Pricing is a conundrum, she says: "Some people look at a quilt and see it as a quilt. They look at an Ansel Adams photograph and see it as art. Most people say, 'I can get a quilt at the store for $85.' But change is happening, as people go to galleries and perceive our work as art."
Shortridge's story is not unlike those of her fellow Faultliners, Grossman says. But each was unique in her way - one woman came to quilting after a career as a scientist. Grossman says she has makes far fewer quilts than the others, perhaps 20 in her lifetime, several of which hang on the walls of her art-laden waterfront home on Paradise Cay.
Most of her career and creativity has gone into her work as a film editor: She is the proud owner of an Emmy for TV editing, and, she says, "I worked on a film in 1983 that won an Oscar - 'He Makes Me Feel Like Dancin'' with Jacques d'Amboise."
Grossman, like Shortridge, was once an aspiring actress but was handed a Bell and Howell 16-milimeter camera while attending Queens College in New York and began to see film as a way to preserve art that was otherwise ephemeral.
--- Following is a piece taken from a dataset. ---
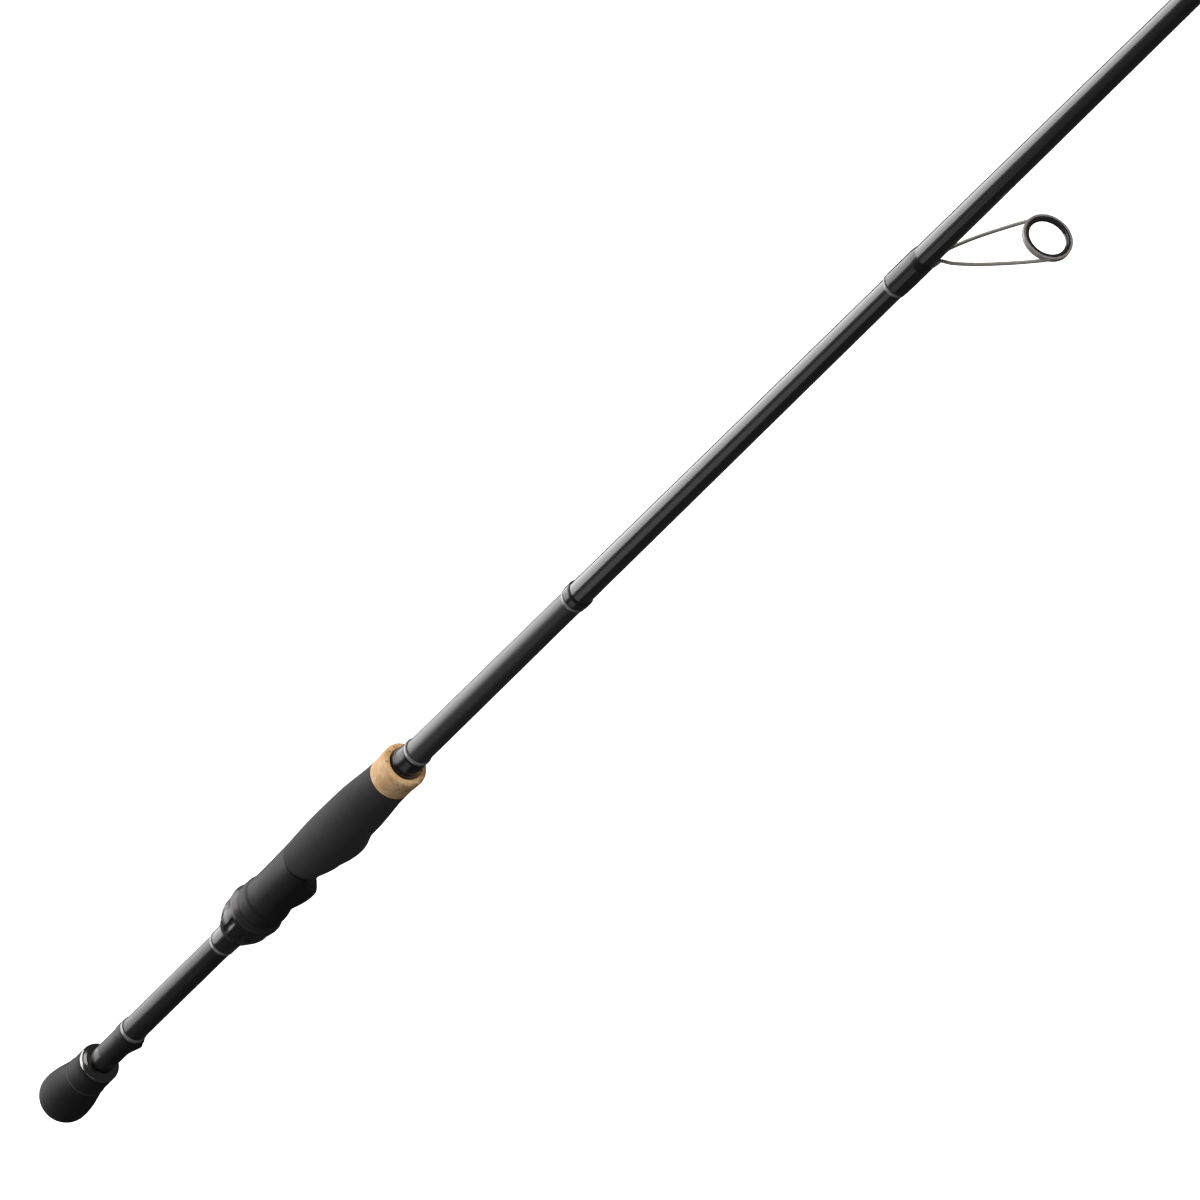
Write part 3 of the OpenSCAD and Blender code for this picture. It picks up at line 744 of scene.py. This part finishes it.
def hood():
    """The sliding hood: a sleeve with a swollen heel pocket, its mouth slanting back underneath."""
    xs = np.concatenate([[194.0, 194.1, 194.35, 194.8], np.linspace(196, 200.2, 7),
                         np.linspace(200.6, 202.6, 9), np.linspace(203.2, 234.9, 64)])
    heel = 203

    def circles(x):
        """The sleeve and, over the heel pocket, the lower circle."""
        out = [(0.0, float(ease(x, [194.0, 194.35, 196.0, 200.6, 202.2, 208, 234.9],
                                [10.75, 10.95, 11.05, 10.85, 10.35, 10.15, 10.45])))]
        if x > heel:
            low = float(ease(x, [heel, 208, 212, 216, 219.5, 222, 226, 230, 234.8],
                             [8.6, 10.2, 11.25, 12.05, 12.35, 12.2, 11.4, 10.3, 9.3]))
            low_r = float(ease(x, [heel, 212, 219, 226, 234.8], [8.5, 9.3, 9.5, 9.3, 8.8]))
            out.append(view_circle(low, low_r))
        return out

    def radius(x, r, turn):
        return r if r < 9.6 else hull_radius(circles(x), turn)

    outer = [(float(x), 10.0) for x in xs]
    back = [(190.9, 7.2), (190.9, 9.4), (193.95, 9.4), (193.97, 9.5)]
    ob = tool(turned(back + outer + [(234.9, 7.2)], 160, radius))
    segs = 96
    turn = np.arange(segs) * 2 * np.pi / segs

    def bore_ring(x):
        """The sliding bore, flat underneath."""
        reach = [min(SLIDE_R, BORE_FLAT / max(0.05, math.cos(a))) if math.cos(a) > 0 else SLIDE_R for a in turn]
        return [(x, -r * math.sin(a), -r * math.cos(a)) for a, r in zip(turn, reach)]

    bore = tool(rings_to_mesh([[(188, 0, 0)], bore_ring(188), bore_ring(236), [(236, 0, 0)]], False))

    def disc(x, r):
        return [(x, -r * math.sin(a), POCKET_Z - r * math.cos(a)) for a in turn]

    discs = [disc(x, r) for x, r in ((209, 5.4), (209.6, 6.2), (214, 7.5), (219.7, 8.45), (240, 8.45))]
    pocket = tool(rings_to_mesh([[(209, 0, POCKET_Z)]] + discs + [[(240, 0, POCKET_Z)]], False))
    slant = math.radians(43)
    under = Matrix.Translation((219.4, 0, -13.2)) @ Matrix.Rotation(-slant, 4, "Y")
    mouth = tool(placed(block(-3, 60, -15, 15, -30, 0), under))
    carve(ob, [bore, pocket, mouth])
    ob.name = "moving_hood_sleeve"
    dress(ob, "hood", "hood", ["moving_hood"], 28)


hood()


# ---------------------------------------------------------------- foregrip, cork ring and winding check

xs = np.linspace(276.7, 310.2, 40)
grip = [(float(x), float(ease(x, [276.7, 283.6, 291, 299, 305, 310.2], [11.2, 11.05, 10.65, 10.05, 9.7, 9.6])))
        for x in xs]
piece("foregrip_foam", *turned([(276.55, 5.75), (276.55, 11.2)] + grip + [(310.35, 9.5), (310.35, 5.75)]),
      "foam", "rod", ["foregrip"])

outline = rounded([(310.4, 5.75), (310.4, 9.55), (310.6, 9.62), (314.5, 9.66), (319, 9.95), (321.6, 10.03),
                   (322.9, 9.75), (323.5, 8.9), (323.5, 7.6), (323.0, 7.1), (319.5, 7.1), (319.5, 5.75)],
                  [0, 0.1, 0.1, 4, 4, 1.2, 0.5, 0.6, 0.3, 0.2, 0, 0])
piece("cork_ring_sanded", *turned(outline, 144), "cork", "rod", ["cork_ring"], 45)

outline = rounded([(319.6, 5.7), (319.6, 6.85), (324.4, 6.85), (325.9, 6.5), (331.8, 6.07), (333.0, 5.85),
                   (333.0, 5.65)], [0, 0, 0.8, 0.8, 0.4, 0.15, 0])
piece("winding_check_cone", *turned(outline, 128), "check", "rod", ["winding_check"], 45)


# ---------------------------------------------------------------- guides

# For each guide: its ring's outside diameter, its height, its wire and the length of its winding.
GUIDES = [(20, 29.5, 1.3, 22.6), (12, 17.5, 1.2, 17), (9.5, 12, 1.1, 14), (7.5, 9, 1, 12), (6.5, 7.5, 0.9, 11),
          (6, 6.6, 0.8, 10), (6, 6.2, 0.8, 9)]
TIP_GAP, GAP_STEP = 105.3, 0.2
LEAN = math.radians(9)
TIP_X = ROD_LEN - 0.9


def ring_band(outer, inner, width, segs=72):
    """A drawn metal band about X, with rounded edges."""
    h, e = width / 2, min(0.22, (outer - inner) * 0.4)
    outline = rounded([(0, outer), (h, outer), (h, inner), (-h, inner), (-h, outer), (0, outer)], e, 4)
    return turned(outline[:-1], segs)


def ceramic_ring(outer, bore, width, segs=72):
    """A ceramic ring with a full round bore."""
    h = width / 2
    pts = [(-h * 0.8, outer), (h * 0.8, outer), (h, outer - 0.12 * h)]
    mid = bore + h
    pts += [(h * math.cos(a), mid - h * math.sin(a)) for a in np.linspace(0.12, math.pi - 0.12, 15)]
    pts += [(-h, outer - 0.12 * h)]
    return turned(pts, segs)


def wires(points, d, segs=16):
    """The two legs of a guide: a wire through points, and its mirror image."""
    return [tube(smooth_line([(x, y * side, z) for x, y, z in points], 7), d / 2, segs) for side in (-1, 1)]


def tongue(x0, x1, half, thick):
    """The ground foot: a tapered tongue curved to the blank."""
    rings = []
    for x in np.linspace(x0, x1, 14):
        t = (x - x0) / (x1 - x0)
        rise = thick * (0.2 + 0.8 * min(1, t * 1.6))
        w = half * (0.6 + 0.4 * min(1, t * 2.2))
        r = blank_r(x)
        ys = np.linspace(-w, w, 9)
        low = [(x, y, -math.sqrt(r * r - y * y) - rise * (1 - (y / w) ** 4 * 0.7)) for y in ys]
        high = [(x, y, -math.sqrt(r * r - y * y) + 0.02) for y in ys[::-1]]
        rings.append(low + high)
    rings = [[tuple(np.mean(rings[0], axis=0))]] + rings + [[tuple(np.mean(rings[-1], axis=0))]]
    return rings_to_mesh(rings, False)


def leaning(x, z):
    """The place of a guide's ring, which leans towards the tip."""
    return Matrix.Translation((x, 0, z)) @ Matrix.Rotation(-LEAN, 4, "Y")


def guide(n, od, tall, d, wrap):
    """Guide n with its ceramic and its winding; returns where the winding starts.

    The gaps between the guides grow from the tip to the butt.
    """
    gx = TIP_X - TIP_GAP * ((1 + GAP_STEP) ** (8 - n) - 1) / GAP_STEP
    gz = -blank_r(gx) - tall
    rx = gx - tall * 1.015
    inner = od / 2 - max(0.5, od * 0.05)
    half = min(2.4, blank_r(rx) * 0.75)
    thick = d * 0.35
    root = np.array([rx, half - d * 0.6, -blank_r(rx) - d * 0.55])
    side = np.array([gx, inner + d * 0.52 + 0.1, gz])

    def between(t, s):
        """A point from root to side: t of the way along and down, s of the way out."""
        return tuple(root + (side - root) * np.array([t, s, t]))

    legs = [(rx - 4.5, half - d * 0.75, -blank_r(rx - 4.5) - thick * 0.45),
            (rx - 1.6, half - d * 0.68, -blank_r(rx) - d * 0.42),
            tuple(root + np.array([0.25, 0.05, -0.12]) * d),
            between(0.12, 0.26), between(0.36, 0.57), between(0.66, 0.82), between(0.9, 0.965),
            tuple(side + np.array([0.25 * d, 0.0, -0.3 * d]))]
    lean = leaning(gx, gz)
    wire = joined(placed(ring_band(od / 2, inner, od * 0.11), lean), *wires(legs, d * 1.12),
                  tongue(rx - wrap + 3, rx - 0.5, half, thick))
    piece(f"guide_{n}_wire_frame", *wire, "wire", "rod", [f"guide_{n}_frame"], 40)
    piece(f"guide_{n}_ceramic", *placed(ceramic_ring(inner, od * 0.37, od * 0.13), lean), "ceramic", "rod",
          [f"guide_{n}_insert"], 40)
    x1 = rx - d * 0.6
    winding(f"guide_{n}_thread", x1 - wrap, x1, thick + 0.18, [f"guide_{n}_winding"],
            foot=(half, rx - wrap + 1), front=5.0)
    return x1 - wrap


winding_starts = [guide(n, *sizes) for n, sizes in enumerate(GUIDES, 1)]
trim_ring("stripper_ring", winding_starts[0] - 1.5, winding_starts[0] - 0.1, 0.35)


# ---------------------------------------------------------------- tip-top

def tip_top():
    """The tip's tube, its wire frame and ring in one, the ceramic and the winding."""
    tube_r, tube_x = 1.4, BLANK_END - 9
    tip_z = -tube_r - 3.6
    outline = rounded([(tube_x, blank_r(tube_x)), (tube_x, blank_r(tube_x) + 0.35), (BLANK_END, tube_r),
                       (BLANK_END + 2.2, tube_r), (BLANK_END + 3, 0.8), (BLANK_END + 3, 0.0)],
                      [0, 0.1, 1, 0.3, 0.3, 0])
    lean = leaning(TIP_X, tip_z)
    legs = wires([(BLANK_END + 0.9, 0.75, -0.5), (TIP_X - 4.4, 1.65, tip_z * 0.36),
                  (TIP_X - 2.6, 2.4, tip_z * 0.68), (TIP_X - 0.2, 2.95, tip_z)], 0.8, 12)
    metalwork = joined(turned(outline, 48, closed=False), placed(ring_band(3, 2.5, 0.8, 48), lean), *legs)
    piece("tip_top_frame", *metalwork, "wire", "rod", ["tip_top"], 40)
    piece("tip_top_ceramic", *placed(ceramic_ring(2.5, 1.9, 0.9, 48), lean), "ceramic", "rod",
          ["tip_top_insert"], 40)
    winding("tip_top_thread", BLANK_END - 15.1, BLANK_END - 9.1, 0.35, ["tip_top_winding"], ends=0.8)


tip_top()


# ---------------------------------------------------------------- CAD nodes that stay

for name in ("rear_arbor", "middle_arbor", "front_arbor"):
    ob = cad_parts[name]
    ob.data.materials.clear()
    ob.data.materials.append(LOOK["bushing"])


# ---------------------------------------------------------------- floor, light and camera

FLOOR_HALF, FLOOR_DROP = 30.0, 0.9
WHITE = (1, 1, 1, 1)
CORNERS = [(-1, -1), (1, -1), (1, 1), (-1, 1)]
floor_z = float(CAD_BOX[0][2]) - FLOOR_DROP
floor = bpy.data.meshes.new("floor")
floor.from_pydata([(x * FLOOR_HALF, y * FLOOR_HALF, floor_z) for x, y in CORNERS], [], [(0, 1, 2, 3)])
floor = bpy.data.objects.new("floor", floor)
bpy.context.scene.collection.objects.link(floor)
paper = Paint("pale_floor", (0.9, 0.9, 0.9), 0.9)
paper.color(paper.mix(paper.ramp(paper.noise(0.6, 2), 0, 1), (0.88, 0.88, 0.88), (0.92, 0.92, 0.92)))
paper.bsdf.inputs["Emission Color"].default_value = WHITE
paper.bsdf.inputs["Emission Strength"].default_value = 0.9
floor.data.materials.append(paper.mat)
floor.visible_glossy = False
floor.visible_diffuse = False

world = bpy.data.worlds.new("studio")
bpy.context.scene.world = world
world.use_nodes = True
tree = world.node_tree
rays = tree.nodes.new("ShaderNodeLightPath")


def even(node, strength):
    """Sets a Background node to an even white."""
    node.inputs["Color"].default_value = WHITE
    node.inputs["Strength"].default_value = strength
    return node.outputs[0]


def choose(ray, chosen, other):
    """One background for a kind of ray, another for the rest."""
    n = tree.nodes.new("ShaderNodeMixShader")
    for socket, value in zip(n.inputs, (rays.outputs[ray], other, chosen)):
        tree.links.new(value, socket)
    return n.outputs[0]


for_glossy = even(tree.nodes["Background"], 0.045)
for_diffuse = even(tree.nodes.new("ShaderNodeBackground"), 0.12)
for_camera = even(tree.nodes.new("ShaderNodeBackground"), 1.0)
surface = choose("Is Camera Ray", for_camera, choose("Is Diffuse Ray", for_diffuse, for_glossy))
tree.links.new(surface, tree.nodes["World Output"].inputs["Surface"])


def softbox(name, direction, distance, across, size_a, size_b, radiance, centre=(0.45, 0, 0)):
    """A rectangular area light, distance away from centre along direction; size_a runs along across."""
    d = Vector(direction).normalized()
    light = bpy.data.lights.new(name, "AREA")
    light.shape, light.size, light.size_y = "RECTANGLE", size_a, size_b
    light.energy = radiance * size_a * size_b * math.pi
    ob = bpy.data.objects.new(name, light)
    bpy.context.scene.collection.objects.link(ob)
    a = Vector(across)
    a = (a - d * a.dot(d)).normalized()
    b = d.cross(a)
    m = Matrix((a, b, d)).transposed().to_4x4()
    m.translation = Vector(centre) + d * distance
    ob.matrix_world = m
    return ob


softbox("key", (-0.629, 0.423, 0.652), 6.0, across=(0, 0.839, -0.544), size_a=7.3, size_b=5.9, radiance=2.8)
softbox("side_glow", (-0.743, -0.611, 0.272), 3.0, across=(1, 0, 0), size_a=0.55, size_b=1.7, radiance=0.6,
        centre=(0.6, 0, 0))
softbox("front_top", (0.62, 0.42, 0.66), 4.0, across=(0, 1, 0), size_a=3.0, size_b=3.0, radiance=1.2,
        centre=(0.3, 0, 0))
# Fills the front faces without a second reflection in the bright rings.
front = softbox("front", (0.85, -0.1, 0.5), 4.0, across=(0, 1, 0), size_a=2.0, size_b=2.0, radiance=6.5,
                centre=(0.3, 0, 0))
front.visible_glossy = False
# Lights the underside and the far side; the photograph's view hardly sees it.
under = softbox("under", (0.05, 0.788, -0.6157), 1.35, across=(1, 0, 0), size_a=3.0, size_b=0.8, radiance=1.6,
                centre=(0.9, 0, 0))
under.visible_glossy = under.visible_camera = False

# The photograph's camera. Along the rod and across it as the picture shows them, and towards the camera:
VIEW_S = Vector((0.6691, 0.5856, -0.4575))
VIEW_P = Vector((0, -0.6157, -0.7880))
VIEW_C = Vector((0.7431, -0.5273, 0.4120))
SLOPE_COS, SLOPE_SIN = 0.7152, 0.6989
ROLL = math.radians(0.112)
EYE = (3.3750, -2.0609, 1.6009)
LENS, SENSOR = 297, 36

turn = Matrix.Rotation(ROLL, 3, VIEW_C)
right = turn @ (SLOPE_COS * VIEW_S + SLOPE_SIN * VIEW_P)
down = turn @ (-SLOPE_SIN * VIEW_S + SLOPE_COS * VIEW_P)
cam = bpy.data.cameras.new("camera")
cam.sensor_width = SENSOR
cam.lens = LENS
cam.clip_start, cam.clip_end = 0.05, 200
eye = bpy.data.objects.new("camera", cam)
bpy.context.scene.collection.objects.link(eye)
m = Matrix((right, -down, VIEW_C)).transposed().to_4x4()
m.translation = Vector(EYE)
eye.matrix_world = m
bpy.context.scene.camera = eye
bpy.context.scene.view_settings.view_transform = "Standard"

bpy.context.view_layer.update()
She got a job as an apprentice film editor with a company that worked on documentaries, learned her trade, and had an intense, successful career.
She met her husband-to-be, Jim Gollub, at a party of artists in SoHo; and, after a three-year long-distance courtship - he lived in the Bay Area, but as an economic specialist traveled all over the world - she left New York to be with him. Despite his travels, the marriage has been a great success, Grossman says: "Wherever he is, we talk at least twice a day." The "only painful part" about moving, she says, was the five years it took before she could find work here: "The Bay Area film community is very small." Her first break was to cut a documentary film on Hong Kong for Mill Valley filmmaker David Kennard, with whom she subsequently did several films.
But the itch to make her own film persisted, and two years ago she dropped everything to make "Woman's Work," about quilters. She did most of the work herself, shooting the stories with a Sony VX2000 camera and doing her own editing, though she used money her father had left her to buy the services of a mixer and an online editor. ("I did everything myself, like a crazy person," she says, "but in the end, film is very collaborative.") She found herself "thrilled" with the process, "thrilled" with the results, she says. Although 20,000,000 women in America are quilters, she says, "the inspiration was these women."
Her own entry into quilting was almost an end-run around her mother, who as an emigrant from Poland working in a clothing factory, associated the act of sewing with "death and poverty." But at age 24, with the first money she'd earned, Grossman bought a sewing machine anyway.
She made her own clothes; in her early 30s she made her first quilts. But her career didn't allow much time for sewing, so it wasn't until she moved to the Bay Area - to Menlo Park - that she had time to do so again. She joined the Peninsula Quilters; when she moved to Tiburon she joined the Heritage Quilters in Berkeley. She showed her quilts - "Amish-type quilts, pretty traditional but bordering on the abstract" - and was surprised when the Faultline group invited her to join.
She has been a member for five years. "These women are very artistic, very loving," she says. They meet once a month at the studio of member Karin Lusnak in Berkeley, "a graduate biologist who decided to become an artist."
Other members include Gerrie Peterson of Point Richmond, who points out, in the film, that she was born "on a chicken ranch in San Rafael." Filming the women and their stories has given Grossman great satisfaction, she says, as she shows snippets of her film on the bank of monitors and editing machines that fill her home studio.
"There has been an enormous learning curve," she says.
With one film completed, ideas are "just bursting" to come out, she says. Financing is always a problem, she adds, especially when the topic fails to address a social problem, a popular theme.
But she expects to persist. "Making films was my dream, and I'm having a great time doing it."